Rappelons que la Révolution française, par sa cascade d’événements, sa galerie de personnages, son caractère global et la radicalités des changements qu’elle engendre, en fait une période propice à l’imagination pédago-ludique. Quelques exemples :

  • le réseau Ludus a lui-même proposé un « jeu de rôles » adapté pour couvrir toute la période 1789-1799 : J’ai vécu la Révolution française, inspiré par l’excellent logiciel de Dominique Natanson « J’ai vécu au XVIIIe s. ». C’est un des rares moments dans la carrière d’un enseignant où la correction des dossiers d’élèves est un vrai plaisir…
  • d’autres collègues comme Caroile Jouneau-Sion ont produit leurs versions. Même des mémoires des ex-IUFM se sont penchés sur la question…
  • des livres dont vous êtes le héros se sont risqués dans ce domaine comme « 1789. Qui seriez-vous ? Que feriez-vous ? » (hélas buggé, ce qui le rend inutilisable), « L’ombre de la guillotine » (Gallimard) ou encore « Complot sous la terreur » (Pocket). Je me suis permis de mettre les liens vers un distributeur bien connu du net, pour les amateurs qui souhaiteraient les acquérir à vil prix sans avoir à se lever un dimanche matin d’été à 06h du mat pour aller au vide-grenier du coin. Un collègue a tenté un mix de la proposition du réseau et du premier livre.
  • un vrai jeu de rôles ouvert, avec meneur de jeu, personnages à incarner et scénarios a été publié il y a longtemps : Aux armes citoyens ! (pas pratiqué). Rappelons qu’un livret de règles n’est pas obligatoire pour faire du jeu de rôles, en particulier en classe. Il suffit en effet que les élèves répondent à la question du prof : « et maintenant que fait votre personnage ? » après avoir exposé ou fait découvrir une situation de départ.
  • le bicentenaire de 1989 a donné lieu à production de moult jeux éducatifs, clonés sur Trivial Pursuit : intérêt pédagogique limité mais banque de questions éventuelles toutes faites !
  • il existe peu de vrais jeux de plateau commerciaux malgré la richesse de la période qui se prête bien à une belle simulation : Guillotine (Avril et Floréal, hélas quasi introuvable), très bon jeu pour simuler les luttes entre factions à la Convention, à ne pas confondre avec le jeu de cartes fort léger du même nom (et sans intérêt en classe), La Patrie en danger (Azure Wish) nettement plus complexe (et très cher), Liberté du génial auteur Martin Wallace (qui est beaucoup plus moderne dans ses règles mais qui peut s’éloigner notablement de l’histoire), Levée en masse proche du wargame (sur les guerres révolutionnaires).
  • rappelons enfin la polémique récente autour du jeu vidéo Assassin Creed : unity, que nous avions nous-même évoquée.

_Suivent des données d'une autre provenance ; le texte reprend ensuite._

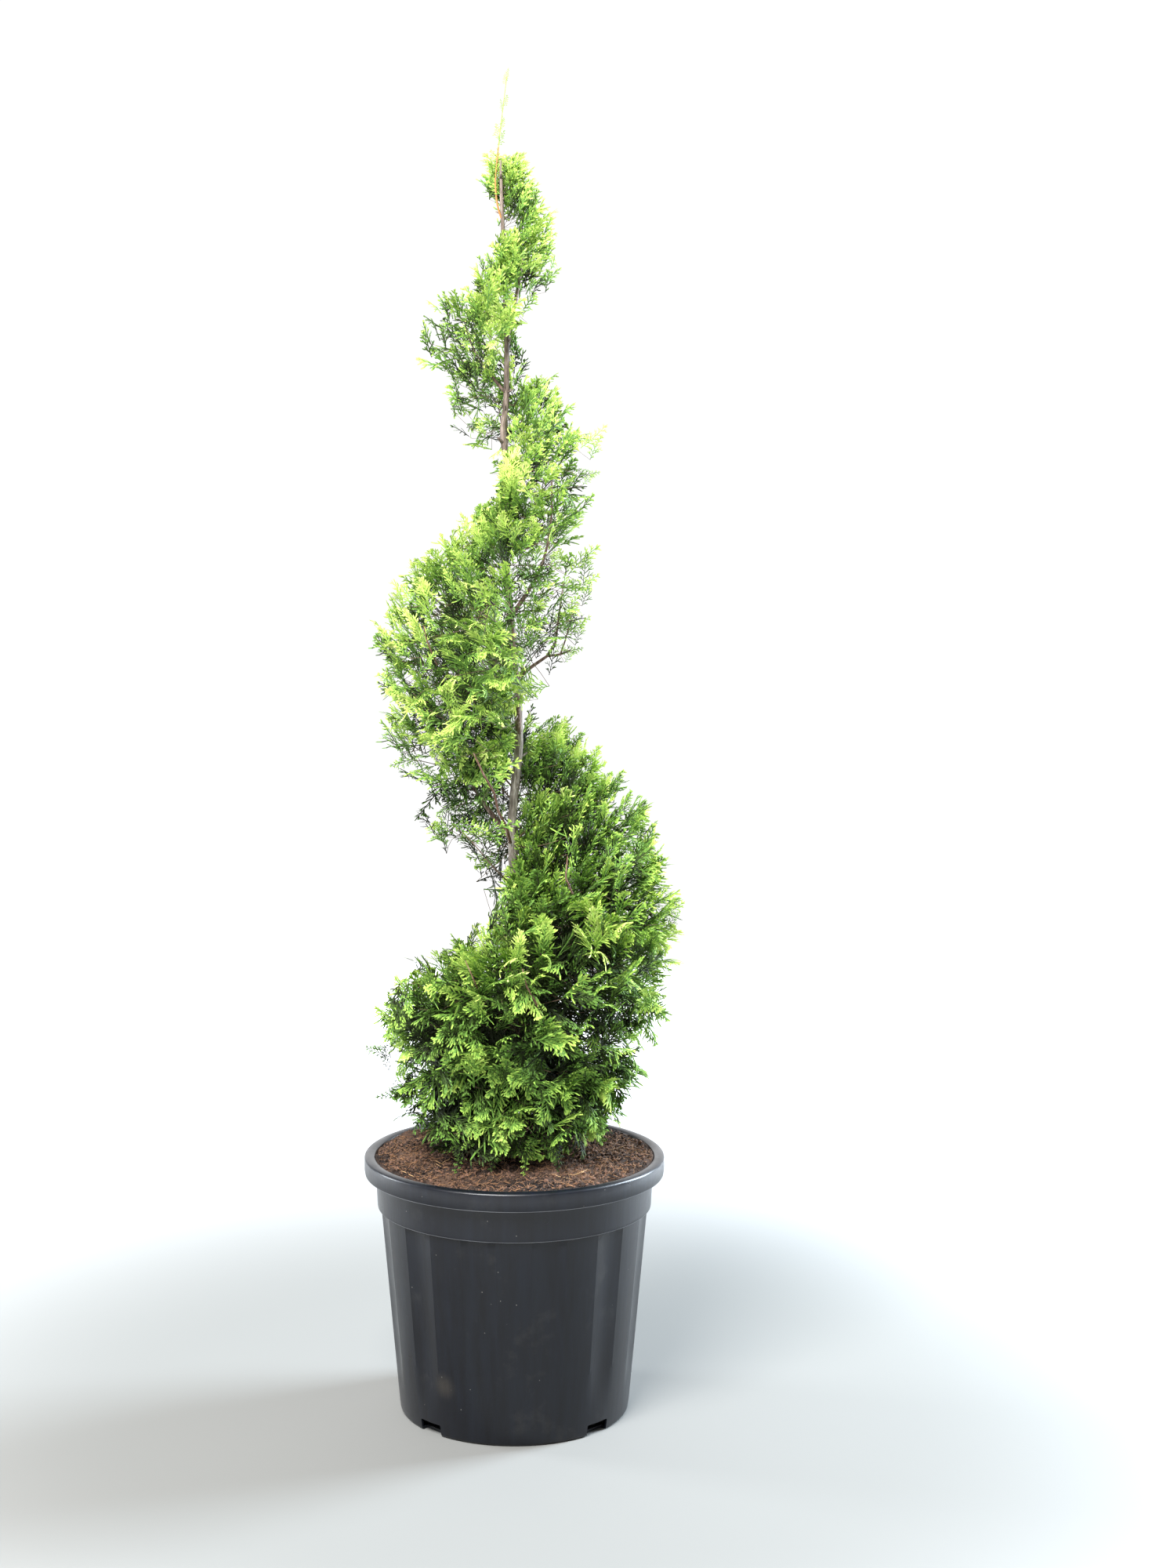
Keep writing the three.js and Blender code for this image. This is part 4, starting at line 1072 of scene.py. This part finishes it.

Ajout postérieur : le Café Pédagogique a publié « Peut-on enseigner l’histoire avec Assassin’s Creed Unity ? » où la démarche intelligente de Julien Yenni, enseignant d’histoire, repose sur la comparaison entre ce que le jeu véhicule et ce qu’on sait de la réalité historique.

Ce court panorama de jeux somme toute peu nombreux sur la période trahit quand même l’obsession pour la guillotine comme image emblématique de la Révolution (comme quoi, JP, fallait pas t’énerver contre un jeu vidéo, ça fait 20 ans que ça dure dans le monde ludique). En revanche, c’est bel et bien un jeu pédagogique, ie conçu et mené par l’enseignant, qui pourra aider les élèves à comprendre que la Révolution ne se réduit pas à ça, que cette décennie est bien plus subtile et que son importance ne se réduit pas à des clichés.